With GST, however, simplicity is suddenly able to yield rich dividends for drug manufacturers. And they’re getting rid of dead weight.
Upendra Dinani, chairman and managing director of Nasik-based D. Vijay Pharma, a distributor, and C&F for multiple pharma companies, knew times were going to be tough post-GST.
In April 2017, Emcure Pharmaceuticals went from six C&Fs in Maharashtra to just three in preparation for GST. D. Vijay was one of the C&Fs cut. It still maintains 20,000 square feet of head office and warehouse space as a distributor for them but has lost out on the service fee it used to receive as a C&F.
Are Pharma Companies merging?
Suvra Shankar Chakraborty, director of Kolkata-based Soham Distributors, often hears rumors that pharma companies are mulling merging C&Fs or shutting them down altogether. He says that it will happen sooner than later, given the basic function of a C&F is now redundant.
Their primary role was to store the drugs within the confines of a state and transfer them to local distributors as and when required. This was on account of the fact that going outside the state meant paying a central sales tax of 2%. Their role in pharma companies was to save this 2%. Now, that medicines can flow freely between states, pharma companies need fewer C&Fs in general.
Chakraborty, however, refuses to despair. A company cannot handle thousands of distributors across India, says Chakraborty. Their role is to distribute as fast as possible, and for that, they need C&Fs in at least each region if not every state; otherwise, it will affect their service.
In a competitive market, service is a big differentiator; that is why they are still considering keeping some C&Fs, he adds. Chakraborty is convinced that a commission of 1-2% is a small price to pay for drug manufacturers for this convenience and efficiency.
Warehouse coming to an end
Chakraborty realizes that he will have to adapt. “I am thinking of closing down our warehouse in Ranchi, and transferring drugs from Calcutta,” he says. However, he also sees an opportunity, since he now has a larger region to supply to. “We are expecting bigger volumes by catering to Odisha and Jharkhand and Bihar,” he says.

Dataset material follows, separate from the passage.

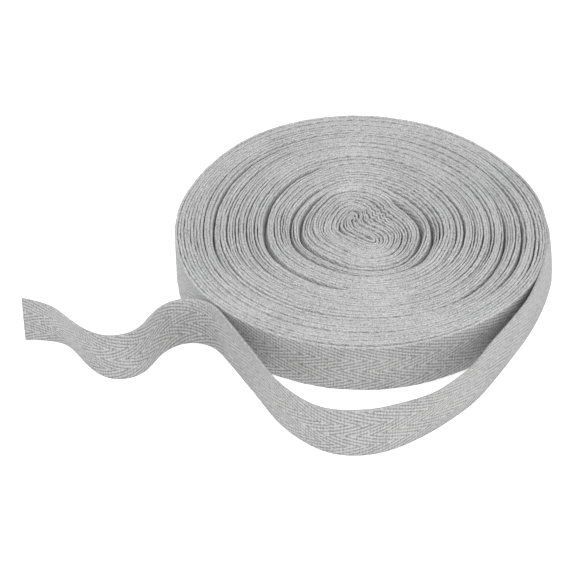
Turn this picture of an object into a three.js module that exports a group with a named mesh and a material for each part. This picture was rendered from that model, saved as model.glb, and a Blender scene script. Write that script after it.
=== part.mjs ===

The end of days for C&Fs, though inevitable, is still a little way away. Bhavik Kumar says that manufacturers cannot do away with C&Fs en masse as yet. Kumar says that for C&Fs to truly become redundant, drug manufacturers will have to optimize and digitize their supply chain. This hasn’t happened yet, with Kumar estimating that the whole industry spends only $1.04 billion on IT.
“As much as they intend to save this money, they can’t right now because they need better digitization to ensure that they are able to send medicines when the demand arises. Someone has to manage the inventory,” he says. Thus, for C&Fs to survive, they need both a strategic location as well as a scale.
Side effects may vary
So, all in all, a stronger chain with fewer links. But will it translate to fewer medicines wasted due to expiry in overstocked warehouses?
Patients are largely brand and drug agnostic. Instead, the demand for one drug of one brand over others is created by medical reps, who meet with doctors and convince them to prescribe a certain brand. They also work with distributors and retailers to ensure that they stock that brand.
A Delhi-based distributor tells the story of a medical rep whose target was to create demand for Rs 5 lakh ($6,907) in South Delhi for one drug, but he could only create demand for Rs 3.5 lakh ($4,835). “The rep came to me and asked me to stock an extra Rs 1.5 lakh ($2,072) worth of that drug, and agreed to share the incentive he will get from the pharma company for meeting the target. Thus, the stock was dumped, artificial demand created, and most of those drugs expired,” he says. He later returned the expired drugs to the pharma company and got a credit note.